SAFETP trainees and graduates have played a significant role in strengthening public health surveillance programs within the country. The trainees have contributed to the design, implementation, and evaluation of various surveillance systems at all levels of the health system within the country. In 2015, a team of six SAFETP residents and seven alumni evaluated the National Notifiable Medical Conditions (NMC) surveillance system in the country. The findings from the evaluation have informed the re-engineering of the entire NMC surveillance system for South Africa.
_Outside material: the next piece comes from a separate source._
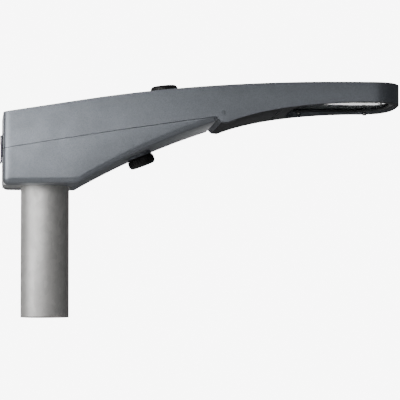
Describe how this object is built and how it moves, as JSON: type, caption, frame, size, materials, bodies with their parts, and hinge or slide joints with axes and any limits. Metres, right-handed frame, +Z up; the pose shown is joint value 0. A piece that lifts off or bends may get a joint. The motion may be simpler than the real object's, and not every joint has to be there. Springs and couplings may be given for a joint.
{
  "type": "solar street lamp",
  "caption": "Pole-top solar street lamp: deep rear body with a hinged underside cover that thins into a flat lamp head, on a round pole end.",
  "frame": {"origin": "centre of the pole section's lower cut end", "axes": "+X from the pole to the tip of the lamp head, +Y across the head, +Z up along the pole"},
  "size_m": [0.6291, 0.24, 0.3677],
  "materials": {
    "body_paint": "satin blue-grey metallic powder coat, very fine texture",
    "dark_paint": "matt dark grey powder coat",
    "galvanised": "hot-dip galvanised, dull soft spangle",
    "cast_alloy": "raw die-cast, matt",
    "steel": "stainless, satin",
    "black_plastic": "fine moulded texture",
    "grey_plastic": "moulded",
    "rubber": "matt",
    "window_glass": "clear toughened glass, smooth",
    "lens_acrylic": "clear moulded acrylic",
    "white_board": "white solder mask",
    "green_board": "green solder mask",
    "solar_laminate": "dark blue-black cells under a fine satin film",
    "cell_wrap": "shrink sleeve",
    "cable_jacket": "smooth jacket"
  },
  "bodies": {
    "lamp": {"pole": "galvanised", "pole_clamp": "cast_alloy", "grip_screw_upper": "steel", "grip_screw_lower": "steel", "upper_housing": "body_paint", "cover_seal": "rubber", "hinge_pin_left": "steel", "hinge_pin_right": "steel", "latch_pin_left": "steel", "latch_pin_right": "steel", "top_socket_seal": "rubber", "top_socket": "black_plastic", "glass_frame": "dark_paint", "head_glass": "window_glass", "glass_seal": "rubber", "lens_plate": "lens_acrylic", "led_board": "white_board", "solar_panel": "solar_laminate", "panel_bed": "rubber", "panel_junction_box": "black_plastic", "neck_lid": "dark_paint", "gear_tray": "steel", "battery_holder": "grey_plastic", "battery_board": "green_board", "charge_controller": "grey_plastic", "terminal_block": "black_plastic", "led_lead": "cable_jacket", "panel_lead": "cable_jacket", "clamp_bolt_1": "steel", "frame_screw_1": "steel", "tray_screw_1": "steel", "clamp_bolt_2": "steel", "frame_screw_2": "steel", "tray_screw_2": "steel", "clamp_bolt_3": "steel", "frame_screw_3": "steel", "tray_screw_3": "steel", "clamp_bolt_4": "steel", "frame_screw_4": "steel", "tray_screw_4": "steel", "battery_cell_1_left": "cell_wrap", "battery_cell_1_right": "cell_wrap", "battery_cell_2_left": "cell_wrap", "battery_cell_2_right": "cell_wrap", "battery_cell_3_left": "cell_wrap", "battery_cell_3_right": "cell_wrap"},
    "cover": {"lower_cover": "body_paint", "low_socket_seal": "rubber", "low_socket": "black_plastic"},
    "low_cap": {"low_socket_cap": "black_plastic"},
    "top_cap": {"top_socket_cap": "black_plastic"},
    "left_latch": {"latch_left": "dark_paint"},
    "right_latch": {"latch_right": "dark_paint"}
  },
  "joints": [
    {"name": "cover_hinge", "type": "hinge", "parent": "lamp", "child": "cover", "pos_m": [0.272, 0, 0.3144], "axis": [0, -1, 0], "range_deg": [0, 60]},
    {"name": "left_latch_hinge", "type": "hinge", "parent": "lamp", "child": "left_latch", "pos_m": [-0.0655, -0.06, 0.281], "axis": [0, 1, 0], "range_deg": [0, 100]},
    {"name": "right_latch_hinge", "type": "hinge", "parent": "lamp", "child": "right_latch", "pos_m": [-0.0655, 0.06, 0.281], "axis": [0, 1, 0], "range_deg": [0, 100]},
    {"name": "low_cap_twist", "type": "hinge", "parent": "cover", "child": "low_cap", "pos_m": [0.1495, 0, 0.25351], "axis": [0.35, 0, -0.9368], "range_deg": [0, 35]},
    {"name": "top_cap_twist", "type": "hinge", "parent": "lamp", "child": "top_cap", "pos_m": [0.189, 0, 0.3514], "axis": [-0.094, 0, 0.9956], "range_deg": [0, 35]}
  ]
}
In 2018, the SAFETP was accredited by the Training Programs in Epidemiology and Public Health Interventions Network (TEPHINET), and the SAFETP Alumni Association was established. As SAFETP’s reputation grows for producing competent field epidemiologists, the positions for which graduates are being hired suggests an increasing influence in a public health leadership capacity at program management levels. Furthermore, SAFETP graduates are increasingly involved in using applied epidemiology methods to address the key health burdens and initiatives in South Africa. To date, the program has more than 95 graduates who are employed in various sectors such as the public sector or ministry of health, private sector, public health institutes, Africa CDC, US CDC (in-country office), other national FETPs, WHO, etc. Currently, the program has 26 residents. More than 300 abstracts (from both Advanced and Frontline trainees) have been presented at major scientific conferences including AFENET, TEPHINET and EIS.
Another significant impact of SAFETP is the involvement of graduates and residents in COVID-19 response activities. More than 70 percent of the Provincial Epidemiology Team (PET) comprises SAFETP graduates who play a significant role in the Ministry of Health’s epidemiology, surveillance and outbreak response directorates.
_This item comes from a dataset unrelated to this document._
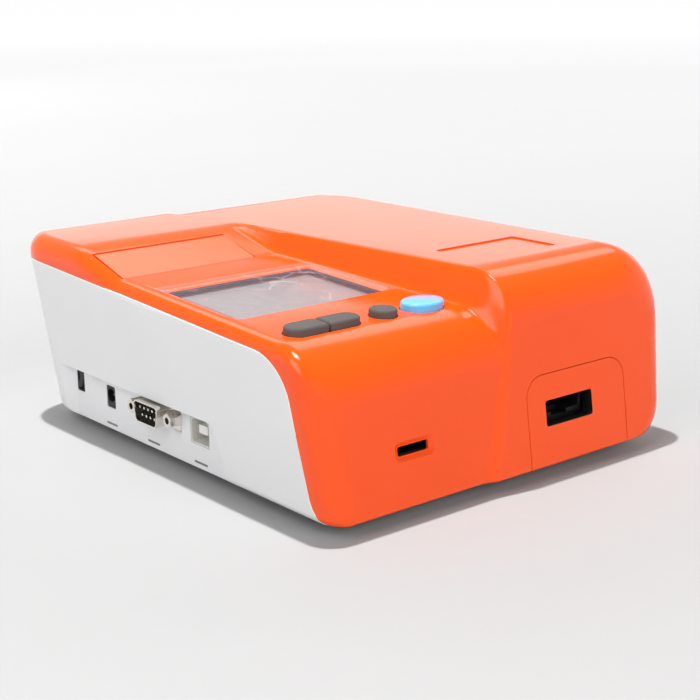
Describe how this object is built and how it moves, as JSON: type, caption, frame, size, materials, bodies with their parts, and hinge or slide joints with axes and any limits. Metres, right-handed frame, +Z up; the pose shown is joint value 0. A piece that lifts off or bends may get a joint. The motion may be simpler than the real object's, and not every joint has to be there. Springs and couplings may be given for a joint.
{
  "type": "bench immunoassay analyzer",
  "caption": "Low bench analyzer with a stepped two-part case, display deck with keys, side ports, motorised cartridge tray behind a front window and a lidded roll printer.",
  "frame": {"origin": "centre of the overall box, at the underside of the feet", "axes": "+X towards the raised right side, +Y from the front to the rear, +Z up"},
  "size_m": [0.1724, 0.2057, 0.0765],
  "materials": {
    "orange_shell": "glossy",
    "white_shell": "satin",
    "steel": "satin",
    "clear_window": "glossy",
    "lcd_grey": "satin",
    "black_plastic": "satin",
    "board_green": "satin",
    "key_rubber": "matte",
    "key_blue": "glossy",
    "foot_rubber": "matte",
    "nickel": "satin",
    "white_plastic": "satin",
    "brass": "satin",
    "zinc_bracket": "satin",
    "aluminium": "satin",
    "dark_plastic": "satin"
  },
  "bodies": {
    "case": {"upper_shell": "orange_shell", "lower_shell": "white_shell", "cartridge_cover": "orange_shell", "lid_pin": "steel", "display_window": "clear_window", "lcd_panel": "lcd_grey", "lcd_frame": "black_plastic", "display_board": "board_green", "keypad_board": "board_green", "tact_switches": "black_plastic", "main_board": "board_green", "board_chips": "black_plastic", "board_screws": "steel", "case_screws": "steel", "feet": "foot_rubber", "serial_shell": "nickel", "serial_insert": "black_plastic", "serial_pins": "nickel", "serial_jackscrews": "nickel", "data_port_shell": "nickel", "data_port_tongue": "white_plastic", "power_jack": "black_plastic", "power_jack_pin": "nickel", "switch_body": "black_plastic", "chip_socket": "black_plastic", "tray_guide": "black_plastic", "tray_motor": "steel", "motor_bracket": "zinc_bracket", "optical_head": "black_plastic", "lamp_tube": "aluminium", "detector_board": "board_green", "printer_frame": "dark_plastic", "print_head": "aluminium", "idler_axle": "steel", "printer_motor": "steel"},
    "lid": {"printer_lid": "orange_shell"},
    "platen": {"platen_roller": "foot_rubber", "platen_gear": "white_plastic"},
    "idler": {"idler_gear": "white_plastic"},
    "pinion": {"motor_pinion": "white_plastic"},
    "key_left": {"key_left": "key_rubber"},
    "key_right": {"key_right": "key_rubber"},
    "key_round": {"key_round": "key_rubber"},
    "key_oval": {"key_oval": "key_blue"},
    "rocker": {"power_rocker": "black_plastic"},
    "tray": {"cartridge_tray": "black_plastic", "tray_nut": "brass"},
    "screw": {"lead_screw": "steel"}
  },
  "joints": [
    {"name": "key_left_press", "type": "slide", "parent": "case", "child": "key_left", "axis": [0, 0.0454, -0.999], "range_m": [0, 0.001], "stiffness_N_per_m": 300},
    {"name": "key_right_press", "type": "slide", "parent": "case", "child": "key_right", "axis": [0, 0.0454, -0.999], "range_m": [0, 0.001], "stiffness_N_per_m": 300},
    {"name": "key_round_press", "type": "slide", "parent": "case", "child": "key_round", "axis": [0, 0.0454, -0.999], "range_m": [0, 0.001], "stiffness_N_per_m": 300},
    {"name": "key_oval_press", "type": "slide", "parent": "case", "child": "key_oval", "axis": [0, 0.0454, -0.999], "range_m": [0, 0.001], "stiffness_N_per_m": 300},
    {"name": "rocker_tilt", "type": "hinge", "parent": "case", "child": "rocker", "pos_m": [-0.0755, 0.0648, 0.0205], "axis": [0, -1, 0], "range_deg": [0, 14]},
    {"name": "lid_hinge", "type": "hinge", "parent": "case", "child": "lid", "pos_m": [-0.05, 0.04476, 0.07265], "axis": [-1, 0, 0], "range_deg": [0, 85]},
    {"name": "platen_spin", "type": "hinge", "parent": "lid", "child": "platen", "pos_m": [-0.05, 0.03233, 0.0631], "axis": [1, 0, 0], "continuous": true},
    {"name": "idler_spin", "type": "hinge", "parent": "case", "child": "idler", "pos_m": [-0.0757, 0.03485, 0.05446], "axis": [1, 0, 0], "continuous": true},
    {"name": "pinion_spin", "type": "hinge", "parent": "case", "child": "pinion", "pos_m": [-0.0757, 0.03694, 0.04726], "axis": [1, 0, 0], "continuous": true},
    {"name": "tray_slide", "type": "slide", "parent": "case", "child": "tray", "axis": [0, -1, 0], "range_m": [0, 0.03]},
    {"name": "screw_spin", "type": "hinge", "parent": "case", "child": "screw", "pos_m": [0.0474, -0.03, 0.0245], "axis": [0, 1, 0], "range_deg": [0, 1360]}
  ],
  "couplings": [
    {"joint": "idler_spin", "follows": "platen_spin", "ratio": -1},
    {"joint": "pinion_spin", "follows": "platen_spin", "ratio": 1.5},
    {"joint": "screw_spin", "follows": "tray_slide", "rad_per_m": 785.4}
  ]
}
To strengthen the country capacity on public health surveillance, epidemic preparedness and response, the SAFETP team offers short courses on basic epidemiology to train and mentor health professionals in addition to training of the three tiers. Over 250 frontline health workers have been trained in all the various provinces and districts of the country. In November 2021, the program has enrolled and welcomed the first cohort for the Intermediate level (16 participants in Eastern Cape Province). The program continues to build field epidemiology capacity in neighbouring countries by training the specific countries’ health professionals (Lesotho, Malawi and Eswatini).